MTPC moved for summary judgment, arguing that the plaintiff intentionally breached its own contractual obligations by not paying its subcontractors on time while falsely certifying that it had, thus forfeiting any right to pursue its claims.
In opposing summary judgment, G4S argued that barring its claims would be “grossly disproportionate” to any harm it caused by failing to pay its subcontractors on time. The plaintiff asserted that its breach was “de minimis,” and therefore it should at least be able to pursue quantum meruit recovery.
But Sanders rejected that argument, noting that quantum meruit recovery is allowed only when the contractor has made a good-faith effort to complete the contract in full.

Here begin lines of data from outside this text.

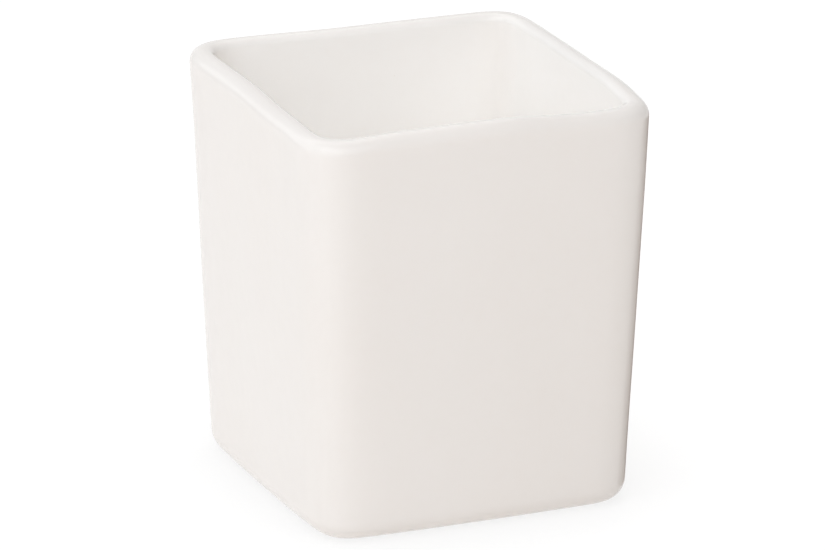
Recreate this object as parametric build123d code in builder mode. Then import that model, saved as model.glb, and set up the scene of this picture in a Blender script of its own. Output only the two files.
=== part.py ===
"""A square, tapered pen holder cup, slip-cast in one piece of glazed ceramic.

Millimetres. +Z is up, the origin is under the middle of the cup at the level of the table,
and the four faces look along +X, -X, +Y and -Y.
"""
from build123d import *
from math import radians, tan
import os

# Driving dimensions
top_width = 80.0            # across two opposite faces at the rim, over their crowns
height = 90.5               # table to the top of the lip
draft_angle = 2.25          # degrees that each side leans in towards the base
face_crown = 0.6            # how far the middle of a face stands out from its ends
corner_radius = 8.8         # upright corners, outside
wall = 5.0                  # thickness of the sides
inner_corner_radius = 5.4   # upright corners, inside, where the slip gathered
floor_thickness = 6.0       # table to the top of the floor inside
floor_radius = 4.0          # hollow between the floor and the sides
base_radius = 5.0           # edge between the sides and the underside
foot_width = 4.0            # flat ring that the cup stands on
foot_height = 1.2           # depth of the hollow inside the ring
foot_corner_radius = 6.0    # corners of that hollow
foot_edge_share = 0.6       # part of the foot's height that its rounded inner edge takes up
lip_outer_share = 0.62      # part of the wall that the outer rounding of the lip takes up
lip_inner_share = 0.36      # part of the wall that its inner rounding takes up

# The inside's cutter runs this far past the rim
overshoot = 1.0


def half_width(level):
    """Distance from the axis to the middle of an outer face, at a height above the table."""
    return top_width / 2 - (height - level) * tan(radians(draft_angle))


def crowned_square(half, radius):
    """Square outline with four bowed sides, each half from the centre, and rounded corners."""
    corner = half - face_crown
    with BuildSketch() as outline:
        with BuildLine():
            side = ThreePointArc((corner, -corner), (half, 0), (corner, corner))
            for turn in (90, 180, 270):
                add(side.rotate(Axis.Z, turn))
        make_face()
        fillet(outline.vertices(), radius)
    return outline.sketch


with BuildPart() as cup_body:
    # Outside: the four faces lean in towards a rounded base
    with BuildSketch(Plane.XY):
        add(crowned_square(half_width(0), corner_radius))
    with BuildSketch(Plane.XY.offset(height)):
        add(crowned_square(half_width(height), corner_radius))
    loft(ruled=True)
    fillet(cup_body.faces().sort_by(Axis.Z)[0].edges(), base_radius)

    # Inside: the same faces, one wall further in, down to the floor
    with BuildSketch(Plane.XY.offset(floor_thickness)):
        add(crowned_square(half_width(floor_thickness) - wall, inner_corner_radius))
    with BuildSketch(Plane.XY.offset(height + overshoot)):
        add(crowned_square(half_width(height + overshoot) - wall, inner_corner_radius))
    loft(ruled=True, mode=Mode.SUBTRACT)
    floor = cup_body.faces().filter_by(Axis.Z).sort_by(Axis.Z)[1]
    fillet(floor.edges(), floor_radius)

    # Lip: rounded over from both sides
    lip = cup_body.faces().sort_by(Axis.Z)[-1]
    fillet(lip.outer_wire().edges(), lip_outer_share * wall)
    lip = cup_body.faces().sort_by(Axis.Z)[-1]
    fillet(lip.inner_wires()[0].edges(), lip_inner_share * wall)

    # Foot ring: a shallow hollow leaves a flat ring at the rim of the base
    with BuildSketch(Plane.XY):
        add(crowned_square(half_width(0) - base_radius - foot_width, foot_corner_radius))
    extrude(amount=foot_height, mode=Mode.SUBTRACT)
    foot_ring = cup_body.faces().sort_by(Axis.Z)[0]
    fillet(foot_ring.inner_wires()[0].edges(), foot_edge_share * foot_height)

cup_body.part.label = "cup_body"

os.makedirs("parts", exist_ok=True)
export_step(cup_body.part, "parts/cup_body.step")
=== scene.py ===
"""The looks of the square pen holder cup: its glazed body, bare foot ring, floor, light and camera."""
import math
from collections import namedtuple

import bmesh
import bpy
from mathutils import Matrix, Vector, noise


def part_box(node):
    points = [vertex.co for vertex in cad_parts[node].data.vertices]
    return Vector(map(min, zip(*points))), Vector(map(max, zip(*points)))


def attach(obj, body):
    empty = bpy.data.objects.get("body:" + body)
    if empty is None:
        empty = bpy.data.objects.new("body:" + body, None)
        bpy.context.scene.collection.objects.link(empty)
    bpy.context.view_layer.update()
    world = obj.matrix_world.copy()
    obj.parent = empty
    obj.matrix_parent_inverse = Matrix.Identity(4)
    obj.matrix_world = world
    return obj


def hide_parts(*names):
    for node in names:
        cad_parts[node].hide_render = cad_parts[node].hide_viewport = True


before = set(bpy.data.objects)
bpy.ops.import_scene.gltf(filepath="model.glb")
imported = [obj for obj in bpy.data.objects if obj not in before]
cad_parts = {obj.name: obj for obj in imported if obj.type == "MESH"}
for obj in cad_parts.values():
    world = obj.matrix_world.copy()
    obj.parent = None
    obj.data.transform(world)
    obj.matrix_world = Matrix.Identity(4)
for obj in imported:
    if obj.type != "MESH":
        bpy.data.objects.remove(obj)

MM = 0.001

# The cup's sizes, as its CAD body has them
CUP_LOW, CUP_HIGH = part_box("cup_body")
HEIGHT = CUP_HIGH.z
TOP_HALF = 40.0 * MM               # axis to the middle of a face, where it would meet the rim
LEAN_ANGLE = 2.25
LEAN = math.tan(math.radians(LEAN_ANGLE))
CROWN = 0.6 * MM
CORNER = 8.8 * MM
CORNER_EASE = 1.7                  # how much further along the sides a corner runs than an arc would
WALL = 5.0 * MM
INNER_CORNER = 5.4 * MM
FLOOR_LEVEL = 6.0 * MM
FLOOR_RADIUS = 4.0 * MM
BASE_RADIUS = 5.0 * MM
FOOT_WIDTH = 4.0 * MM
FOOT_HEIGHT = 1.2 * MM
FOOT_CORNER = 6.0 * MM
FOOT_EDGE = 0.72 * MM
LIP_OUTER = 3.1 * MM
LIP_INNER = 1.8 * MM

# How finely the mesh follows them
SIDE_STEPS = 26
CORNER_STEPS = 14
WALL_STEPS = 26
BASE_STEPS = 14
LIP_STEPS = 14

# What the kiln did to it, in mm: how far the rim sank and moved outwards, and how far the body
# bulges a third of the way up. Turns are eighths of a circle, anticlockwise from the right.
Place = namedtuple("Place", "turn rim_sank rim_spread body_bulge")
RIGHT, BACK_RIGHT, BACK, BACK_LEFT, LEFT, FRONT_LEFT, FRONT, FRONT_RIGHT, ROUND_AGAIN = range(9)
KILN = (
    Place(RIGHT, 0.6, -0.1, 0.0),
    Place(BACK_RIGHT, 0.85, 0.2, 0.0),
    Place(BACK, 0.6, -0.25, 0.0),
    Place(BACK_LEFT, 0.1, 0.4, 0.3),
    Place(LEFT - 0.2, 0.05, -0.4, 0.3),
    Place(LEFT + 0.5, 0.45, 0.0, 0.35),
    Place(FRONT_LEFT, 0.7, 0.4, 0.1),
    Place(FRONT_LEFT + 0.4, 0.1, 0.0, 0.2),
    Place(FRONT, 0.0, -0.1, 0.1),
    Place(FRONT_RIGHT - 0.2, 1.3, -0.35, -0.2),
    Place(FRONT_RIGHT, 1.2, -0.4, -0.2),
    Place(FRONT_RIGHT + 0.45, 0.35, -0.1, 0.0),
)
RIM_PULL_FROM = 1 / 3              # share of the height above which the rim's own warp sets in
BULGE_LEVEL = 0.3                  # shares of the height: the middle of the bulge, and how far
BULGE_REACH = 0.5                  # above and below it the bulge dies out
EDGE_HOLD = 7                      # how squarely a point moves out from its own side
WAVES = 0.1                        # depth of the faint unevenness of its sides, in mm
WAVE_LENGTH = 26.0 * MM
LEAST_LIP_SHADE = 0.25                 # share of the lips' painted shade on the front and back lips, beside 1 at the left and right lips

# Slots of the cup's materials
GLAZE, BARE_CLAY = 0, 1

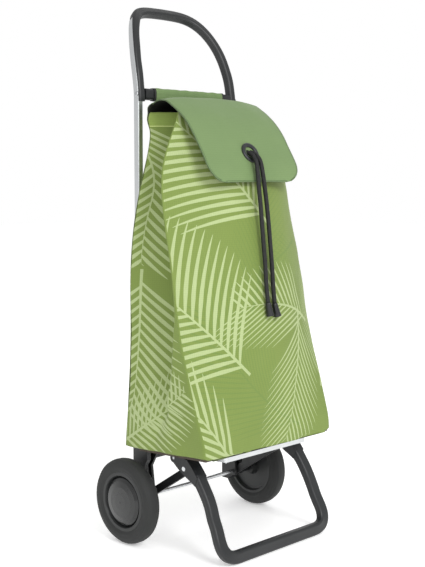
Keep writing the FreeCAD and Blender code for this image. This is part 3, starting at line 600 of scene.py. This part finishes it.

Here, the judge observed, G4S engaged in repeated violations, which it committed solely to show higher cash balances on its periodic financial statements.
Meanwhile, Sanders said, the fact that G4S ultimately cured its breach was of no matter.
“That the subcontractors were eventually paid what they were owed … does not change the fact that G4S made inaccurate representations to MTPC in its certifications,” Sanders said. “In order to cure that breach, G4S would have had to inform MTPC of the error at or near the time the statements were made, before MTPC was induced to make any payment. It did no such thing.”
Sanders similarly rejected G4S’s argument that MTPC was not sufficiently harmed by its breach to justify complete forfeiture of its claims.
“The requirement that payments be timely was an important part of this contract,” Sanders said. “[A] large part of the funding for the contract was pursuant to a statute intended to improve the lot of everyone hurt by the 2008 financial crisis, not just those at the top. … Read in the context of the ARRA, it is clear that the timely payment and certification requirements were key aspects to G4S’s ‘Work’ under the contract, not some incidental or trivial activity separate and apart from the physical work.”
Accordingly, the judge concluded, MTPC’s motion for summary judgment should be granted.